I think that one of the great things about LabVIEW is that it is so easy to 'get started' - within a few hours of playing around and/or following some simple tutorials you can create some pretty powerful applications that can interface with hardware, analyse data and display it. To do the same in other languages would require a significant investment in not only knowing the basic constructs/syntax of the language that you're using but also how to use that to implement the functionality you require.

The student edition of LabVIEW is free (for students) and there is quite a lot of hardware available that students can interface with (e.g. myDAQ, myRIO and even things like arduinos). This makes it pretty well suited towards group/individual projects.

I think in any sort of science/engineering field, there would be no harm in having a basic LabVIEW course included as part of the curriculum as not only does it lead to potentially a job in LabVIEW programming, but also useful for research/test/measurement jobs.

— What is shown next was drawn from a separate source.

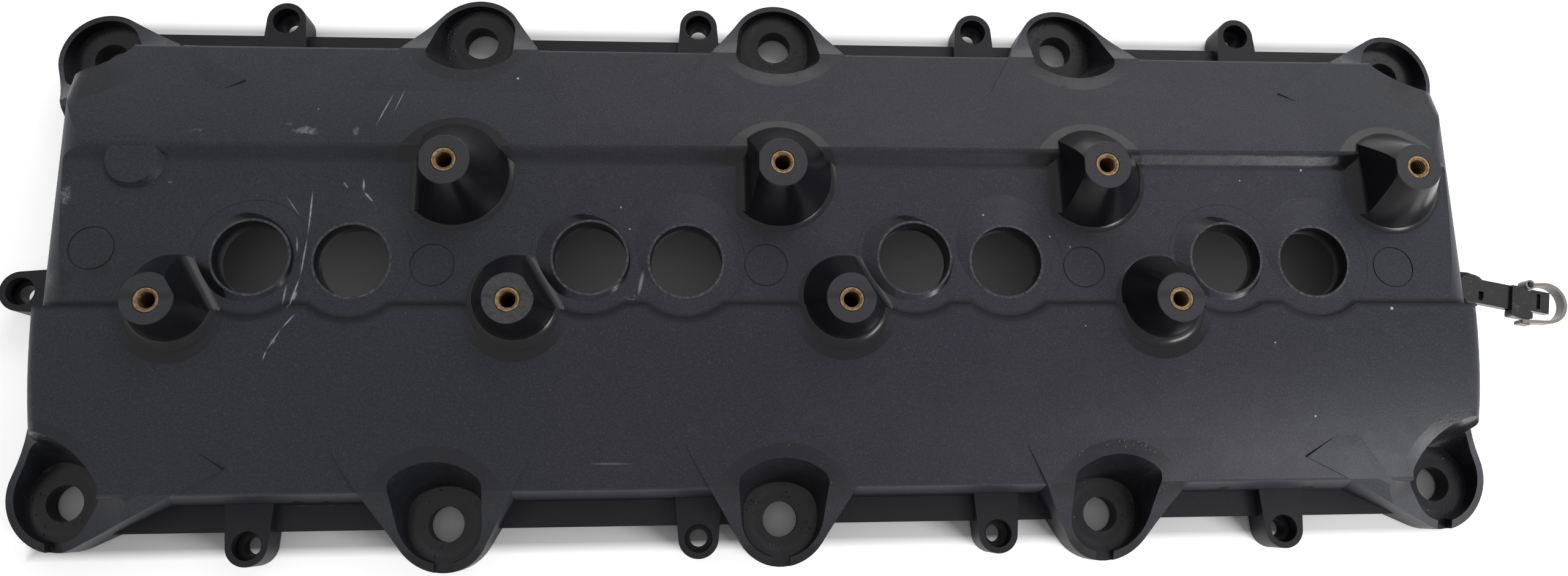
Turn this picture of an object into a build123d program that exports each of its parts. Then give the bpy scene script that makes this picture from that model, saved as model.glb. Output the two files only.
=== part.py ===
from build123d import *
import math
import os

os.makedirs("parts", exist_ok=True)

# Engine valve cover. Millimetres, +Z up. Origin: middle of the bolt pattern on the sealing plane.

# ---- driving sizes ----
bore_pitch = 113.3
row_middle = 6.15
bank = [row_middle + (i - 1.5) * bore_pitch for i in range(4)]

flange_thick = 8.0
flange_half_width = 92.5
flange_left = -262.0
flange_right = 264.5

body_left = -251.0
body_right = 254.0
foot_y = 83.4
lip_y = 80.3
lip_z = 28.0
lip_round = 2.5
end_round = 6.0
wall = 3.0

valley_z = 39.0
valley_y = 33.6
valley_slope = 0.06
valley_low_y = -18.0
step_low_z = 43.1
step_start_y = 32.4
step_high_y = 39.4
step_high_z = 42.0
crown_low_r = 140.0
crown_high_r = 196.0
end_drop_r = 13.0
end_drop_z = 42.0

bolt_r = 6.4
bolt_corner_x = 249.4
bolt_corner_y = 81.7
bolt_mid_y = 90.9
bolt_mid_top = [-113.3, 0.0, 113.3]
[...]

You should also check out the NI Academic Alliance - in the UK many universities have a program for teaching LabVIEW courses.

I'm not saying that you should teach LabVIEW exclusively - there are many cases where text-based languages need to be used (e.g. embedded microcontrollers / PLCs etc.).

Finally - a lot of the skills needed to be a programmer are language irrelevant. If you learn LabVIEW, a lot of the general programming concepts and skills can easily translate across to other languages and vice-versa. I personally don't think that Jacobson's point about Solidworks/AutoCAD is too relevant....he learnt the skills/knowledge required to be a mechanical engineer and it only takes a little bit of effort to translate those skills between different tools that you use.

(Sorry for the sort of disjointed ramble!)